■ **PROMPT**: Word for word, restate every line of the listing that follows.

• • • • • • •

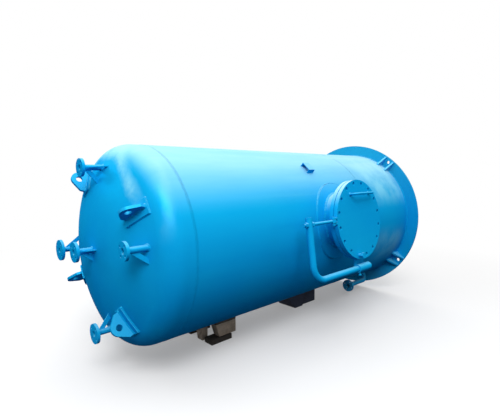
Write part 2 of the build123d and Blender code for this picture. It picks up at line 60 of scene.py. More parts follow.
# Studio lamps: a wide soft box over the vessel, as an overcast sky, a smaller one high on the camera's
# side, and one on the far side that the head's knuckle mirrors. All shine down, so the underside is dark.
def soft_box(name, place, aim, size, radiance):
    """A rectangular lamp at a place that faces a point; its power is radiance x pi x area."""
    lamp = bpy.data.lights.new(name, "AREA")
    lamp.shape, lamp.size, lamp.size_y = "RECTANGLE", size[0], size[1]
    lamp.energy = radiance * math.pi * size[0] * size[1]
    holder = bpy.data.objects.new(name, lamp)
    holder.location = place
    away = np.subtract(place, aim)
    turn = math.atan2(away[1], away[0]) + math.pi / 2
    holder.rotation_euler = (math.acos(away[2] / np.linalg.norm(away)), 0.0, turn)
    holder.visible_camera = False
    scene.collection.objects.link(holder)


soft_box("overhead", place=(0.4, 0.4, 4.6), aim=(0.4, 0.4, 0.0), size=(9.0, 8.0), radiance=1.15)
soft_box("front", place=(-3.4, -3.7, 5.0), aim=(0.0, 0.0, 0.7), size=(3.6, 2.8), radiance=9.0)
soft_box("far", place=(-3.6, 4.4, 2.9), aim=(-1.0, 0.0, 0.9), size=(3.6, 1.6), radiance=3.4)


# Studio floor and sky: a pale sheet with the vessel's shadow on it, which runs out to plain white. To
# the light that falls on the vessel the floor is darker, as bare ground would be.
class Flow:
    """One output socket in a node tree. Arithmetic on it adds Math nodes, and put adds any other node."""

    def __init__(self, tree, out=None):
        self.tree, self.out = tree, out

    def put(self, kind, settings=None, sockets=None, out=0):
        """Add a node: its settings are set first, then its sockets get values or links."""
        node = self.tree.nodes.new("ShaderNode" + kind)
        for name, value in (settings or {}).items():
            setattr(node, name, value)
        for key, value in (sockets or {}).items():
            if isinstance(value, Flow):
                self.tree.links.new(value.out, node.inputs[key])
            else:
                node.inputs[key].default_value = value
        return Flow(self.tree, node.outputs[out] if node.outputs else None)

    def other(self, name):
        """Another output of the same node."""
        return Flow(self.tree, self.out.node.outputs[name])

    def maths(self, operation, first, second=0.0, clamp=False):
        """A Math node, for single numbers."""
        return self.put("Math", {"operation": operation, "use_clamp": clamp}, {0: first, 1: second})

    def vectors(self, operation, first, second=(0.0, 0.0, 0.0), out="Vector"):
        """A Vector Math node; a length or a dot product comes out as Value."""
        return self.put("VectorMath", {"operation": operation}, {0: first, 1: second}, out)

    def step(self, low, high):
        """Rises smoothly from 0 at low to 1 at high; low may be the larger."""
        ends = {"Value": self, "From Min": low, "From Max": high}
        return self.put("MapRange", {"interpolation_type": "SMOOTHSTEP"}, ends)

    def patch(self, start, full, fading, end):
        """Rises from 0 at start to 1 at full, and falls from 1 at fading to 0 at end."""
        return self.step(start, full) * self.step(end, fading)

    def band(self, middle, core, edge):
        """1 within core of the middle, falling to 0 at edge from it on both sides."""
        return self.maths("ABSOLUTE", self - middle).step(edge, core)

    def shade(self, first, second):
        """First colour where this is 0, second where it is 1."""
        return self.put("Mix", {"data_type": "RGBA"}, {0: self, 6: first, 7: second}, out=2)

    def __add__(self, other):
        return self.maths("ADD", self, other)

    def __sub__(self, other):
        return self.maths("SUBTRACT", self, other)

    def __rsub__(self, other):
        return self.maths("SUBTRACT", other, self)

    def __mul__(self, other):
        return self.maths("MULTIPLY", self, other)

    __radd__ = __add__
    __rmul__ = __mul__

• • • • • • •

■ **OUTPUT BELOW**:
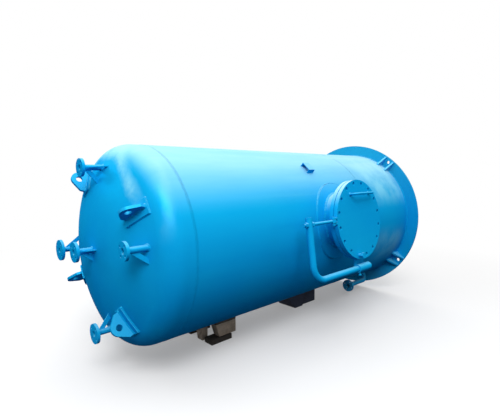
Write part 2 of the build123d and Blender code for this picture. It picks up at line 60 of scene.py. More parts follow.
# Studio lamps: a wide soft box over the vessel, as an overcast sky, a smaller one high on the camera's
# side, and one on the far side that the head's knuckle mirrors. All shine down, so the underside is dark.
def soft_box(name, place, aim, size, radiance):
    """A rectangular lamp at a place that faces a point; its power is radiance x pi x area."""
    lamp = bpy.data.lights.new(name, "AREA")
    lamp.shape, lamp.size, lamp.size_y = "RECTANGLE", size[0], size[1]
    lamp.energy = radiance * math.pi * size[0] * size[1]
    holder = bpy.data.objects.new(name, lamp)
    holder.location = place
    away = np.subtract(place, aim)
    turn = math.atan2(away[1], away[0]) + math.pi / 2
    holder.rotation_euler = (math.acos(away[2] / np.linalg.norm(away)), 0.0, turn)
    holder.visible_camera = False
    scene.collection.objects.link(holder)


soft_box("overhead", place=(0.4, 0.4, 4.6), aim=(0.4, 0.4, 0.0), size=(9.0, 8.0), radiance=1.15)
soft_box("front", place=(-3.4, -3.7, 5.0), aim=(0.0, 0.0, 0.7), size=(3.6, 2.8), radiance=9.0)
soft_box("far", place=(-3.6, 4.4, 2.9), aim=(-1.0, 0.0, 0.9), size=(3.6, 1.6), radiance=3.4)


# Studio floor and sky: a pale sheet with the vessel's shadow on it, which runs out to plain white. To
# the light that falls on the vessel the floor is darker, as bare ground would be.
class Flow:
    """One output socket in a node tree. Arithmetic on it adds Math nodes, and put adds any other node."""

    def __init__(self, tree, out=None):
        self.tree, self.out = tree, out

    def put(self, kind, settings=None, sockets=None, out=0):
        """Add a node: its settings are set first, then its sockets get values or links."""
        node = self.tree.nodes.new("ShaderNode" + kind)
        for name, value in (settings or {}).items():
            setattr(node, name, value)
        for key, value in (sockets or {}).items():
            if isinstance(value, Flow):
                self.tree.links.new(value.out, node.inputs[key])
            else:
                node.inputs[key].default_value = value
        return Flow(self.tree, node.outputs[out] if node.outputs else None)

    def other(self, name):
        """Another output of the same node."""
        return Flow(self.tree, self.out.node.outputs[name])

    def maths(self, operation, first, second=0.0, clamp=False):
        """A Math node, for single numbers."""
        return self.put("Math", {"operation": operation, "use_clamp": clamp}, {0: first, 1: second})

    def vectors(self, operation, first, second=(0.0, 0.0, 0.0), out="Vector"):
        """A Vector Math node; a length or a dot product comes out as Value."""
        return self.put("VectorMath", {"operation": operation}, {0: first, 1: second}, out)

    def step(self, low, high):
        """Rises smoothly from 0 at low to 1 at high; low may be the larger."""
        ends = {"Value": self, "From Min": low, "From Max": high}
        return self.put("MapRange", {"interpolation_type": "SMOOTHSTEP"}, ends)

    def patch(self, start, full, fading, end):
        """Rises from 0 at start to 1 at full, and falls from 1 at fading to 0 at end."""
        return self.step(start, full) * self.step(end, fading)

    def band(self, middle, core, edge):
        """1 within core of the middle, falling to 0 at edge from it on both sides."""
        return self.maths("ABSOLUTE", self - middle).step(edge, core)

    def shade(self, first, second):
        """First colour where this is 0, second where it is 1."""
        return self.put("Mix", {"data_type": "RGBA"}, {0: self, 6: first, 7: second}, out=2)

    def __add__(self, other):
        return self.maths("ADD", self, other)

    def __sub__(self, other):
        return self.maths("SUBTRACT", self, other)

    def __rsub__(self, other):
        return self.maths("SUBTRACT", other, self)

    def __mul__(self, other):
        return self.maths("MULTIPLY", self, other)

    __radd__ = __add__
    __rmul__ = __mul__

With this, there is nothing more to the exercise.